Selon ses statuts, No Borders Consultants travaillera « en France et à l’étranger » dans « le conseil en développement durable, santé, relations internationales, et toutes prestations de services se rapportant à cet objet ». Bernard Kouchner en est le président et le principal actionnaire, aux côtés de ses enfants et de sa femme Christine Ockrent.
Depuis le remaniement de novembre, Bernard Kouchner s’est fait discret. Comme l’avaient signalé Les Inrockuptibles, son statut d’ex-ministre lui a permis de bénéficier pendant six mois d’un bureau dans une annexe du ministère, d’une secrétaire et d’une voiture de fonction. Il a dû renoncer à ces avantages mi-mai, explique-t-on au Quai d’Orsay.
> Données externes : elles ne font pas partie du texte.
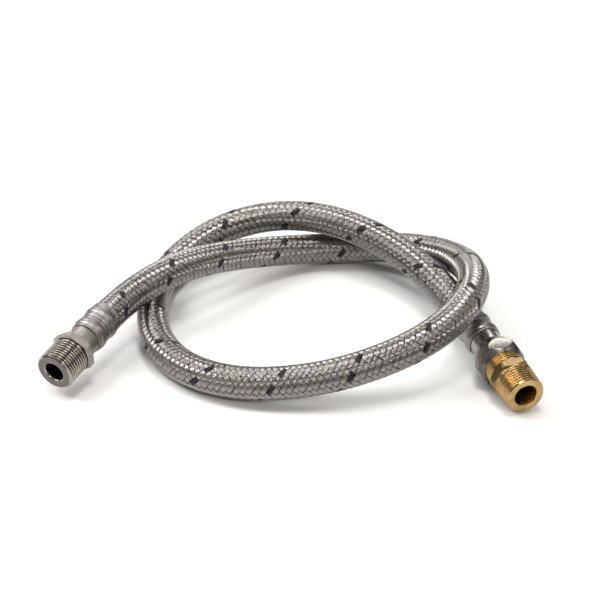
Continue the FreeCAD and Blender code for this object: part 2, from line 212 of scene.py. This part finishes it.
def rows_mesh(rows, seg=SEG):
    """rows of (radii round the axis, height) make one closed ring-shaped body, in mm"""
    angle = np.arange(seg) * 2 * math.pi / seg
    verts = []
    for r, z in rows:
        z = np.broadcast_to(z, (seg,))
        verts.append(np.stack([r * np.cos(angle), r * np.sin(angle), z], axis=-1))
    verts = np.concatenate(verts) * MM
    return verts, grid_faces(len(rows), seg, wrap_rows=True)


def thread_rows(z0, z1, crest0, crest1, pitch, depth, lead=0.0, tail=0.0, fade0=0.6, fade1=0.6, seg=SEG, per=20, phase=0.0):
    """right-hand thread from height z0 to z1; crest radius runs from crest0 to crest1; lead and tail are chamfer heights"""
    angle = np.arange(seg) / seg
    rows = []
    count = int(math.ceil((z1 - z0) / pitch * per))
    for k in range(count + 1):
        z = z0 + (z1 - z0) * k / count
        crest = crest0 + (crest1 - crest0) * k / count
        f = (z / pitch - angle + phase) % 1.0
        tri = np.abs(2 * f - 1)
        cut = np.clip(1.5 * tri - 0.25, 0, 1)
        cut = cut * cut * (3 - 2 * cut) * 0.35 + cut * 0.65
        fade = min(1.0, (z - z0) / fade0 if fade0 else 1.0, (z1 - z) / fade1 if fade1 else 1.0)
        r = crest - depth * cut * max(0.0, fade)
        if lead and z < z0 + lead:
            r = np.minimum(r, crest0 - (z0 + lead - z))
        if tail and z > z1 - tail:
            r = np.minimum(r, crest1 - (z - z1 + tail))
        rows.append((r, z))
    return rows


def place(tip, direction, turn=0.0):
    """local z runs from the tip towards the hose and local x is near upright"""
    z = Vector(direction).normalized()
    up = Vector((0, 0, 1))
    x = (up - z * up.dot(z)).normalized()
    y = z.cross(x)
    m = Matrix((x, y, z)).transposed().to_4x4()
    m.translation = Vector(tip)
    return m @ Matrix.Rotation(math.radians(turn), 4, "Z")


def evaluated_mesh(obj):
    bpy.context.view_layer.update()
    dg = bpy.context.evaluated_depsgraph_get()
    return bpy.data.meshes.new_from_object(obj.evaluated_get(dg))


def drop(obj):
    data = obj.data
    bpy.data.objects.remove(obj)
    bpy.data.meshes.remove(data)


def hex_body(name, profile, across, turn, material, edge=0.12):
    """a turned outline cut to a hexagon, with softened edges; returns a mesh in local axes"""
    verts, faces = rows_mesh(lathe_rows(profile, 144), 144)
    turned = mesh_piece(name + "_turned", verts, faces, material)
    lo, hi = min(z for _, z in profile) - 1, max(z for _, z in profile) + 1
    prism = bmesh.new()
    corners = [(across / 2 / math.cos(math.pi / 6) * math.cos(math.radians(turn + 30 + 60 * k)),
                across / 2 / math.cos(math.pi / 6) * math.sin(math.radians(turn + 30 + 60 * k))) for k in range(6)]
    low = [prism.verts.new((x * MM, y * MM, lo * MM)) for x, y in corners]
    high = [prism.verts.new((x * MM, y * MM, hi * MM)) for x, y in corners]
    prism.faces.new(low[::-1])
    prism.faces.new(high)
    for k in range(6):
        prism.faces.new((low[k], low[(k + 1) % 6], high[(k + 1) % 6], high[k]))
    cutter_mesh = bpy.data.meshes.new(name + "_prism")
    prism.to_mesh(cutter_mesh)
    prism.free()
    cutter = bpy.data.objects.new(name + "_prism", cutter_mesh)
    scene.collection.objects.link(cutter)
    mod = turned.modifiers.new("hexagon", "BOOLEAN")
    mod.operation = "INTERSECT"
    mod.solver = "EXACT"
    mod.object = cutter
    if edge:
        soft = turned.modifiers.new("edges", "BEVEL")
        soft.width = edge * MM
        soft.segments = 2
        soft.limit_method = "ANGLE"
        soft.angle_limit = math.radians(22)
        soft.use_clamp_overlap = True
    mesh = evaluated_mesh(turned)
    drop(turned)
    drop(cutter)
    for poly in mesh.polygons:
        poly.use_smooth = True
    mesh.set_sharp_from_angle(angle=math.radians(11))
    return mesh


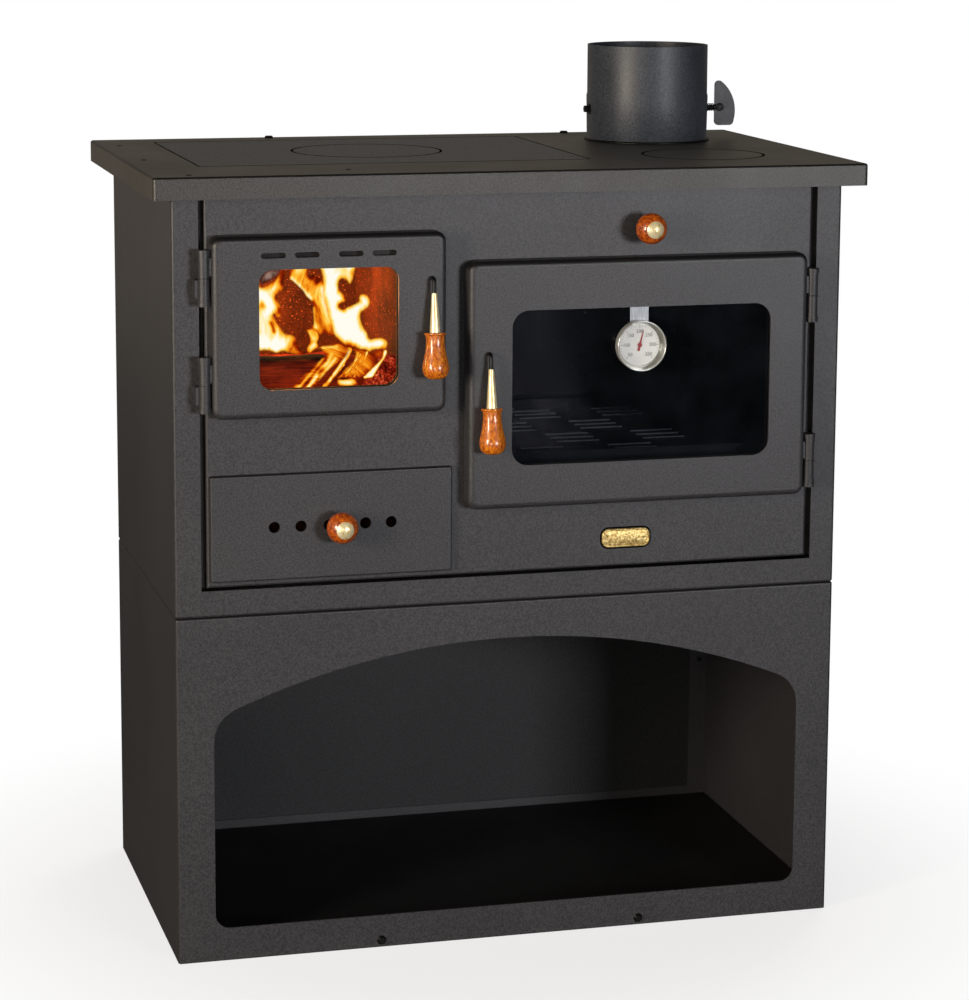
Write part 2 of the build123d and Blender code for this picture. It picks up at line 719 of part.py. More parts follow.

C’est surtout à l’étranger qu’on a pu apercevoir Bernard Kouchner. Le 5 avril, il participait ainsi à Genève à « Gateway to Africa » (« Passage vers l’Afrique »), une conférence pour VIP privés et publics. Présenté par le programme comme un « humanitaire de renommée mondiale, diplomate, visionnaire et médecin », il était venu dresser un bilan des systèmes de santé en Afrique.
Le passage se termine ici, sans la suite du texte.